For the past several days, I have felt as though I have gone back in time. Everywhere I went, I saw my best friend! When I went to the speech/debate qualifiers, I saw her. When I went to eat, I saw her. When I went into my own kitchen, I saw her.
Just a couple of minutes ago, I was jolted back to the "here and now"! I do mean jolted! A slam! The slam of the cold air in my face. The slam of the car door as it closed. The slam of my house door as I closed it after saying goodbye to her.
For the last many days, Lisa and her family have been in town for the speech/debate tournament. As a side benefit, we were privileged to keep one of her daughters who wasn't participating in most of the tournament. As a judge, I got to see Lisa every day! She and I went out to breakfast and then out to lunch. Her family had dinner in our home twice while they were here.
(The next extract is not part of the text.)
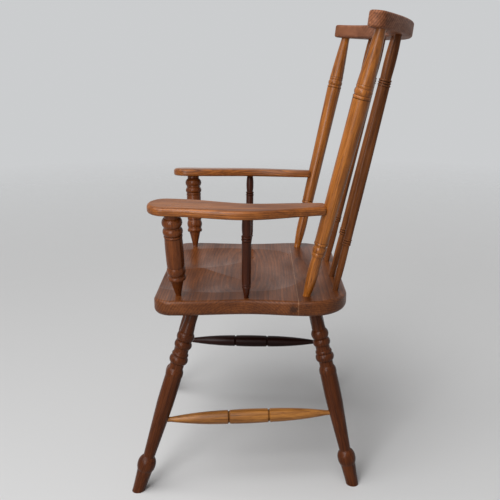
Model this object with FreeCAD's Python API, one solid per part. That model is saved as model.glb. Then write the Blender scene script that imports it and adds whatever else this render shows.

It was as if we were living in the same city again. What a joy! I felt, for a little moment in time, as though all was well with the world. Then...SLAM! It is shut out again. Maybe to be felt again some other time, but for now, I must be content that God allowed this tiny amount of time to pass between us. But it hurts to say goodbye again. It is sad to see her drive off realizing that I won't run into her at WalMart. It feels like part of me is missing once again, because for just a moment, I felt whole, complete.
Goodbye Lisa! I do love you ever so dearly. I will see you again. Thanks for making these last few days so special.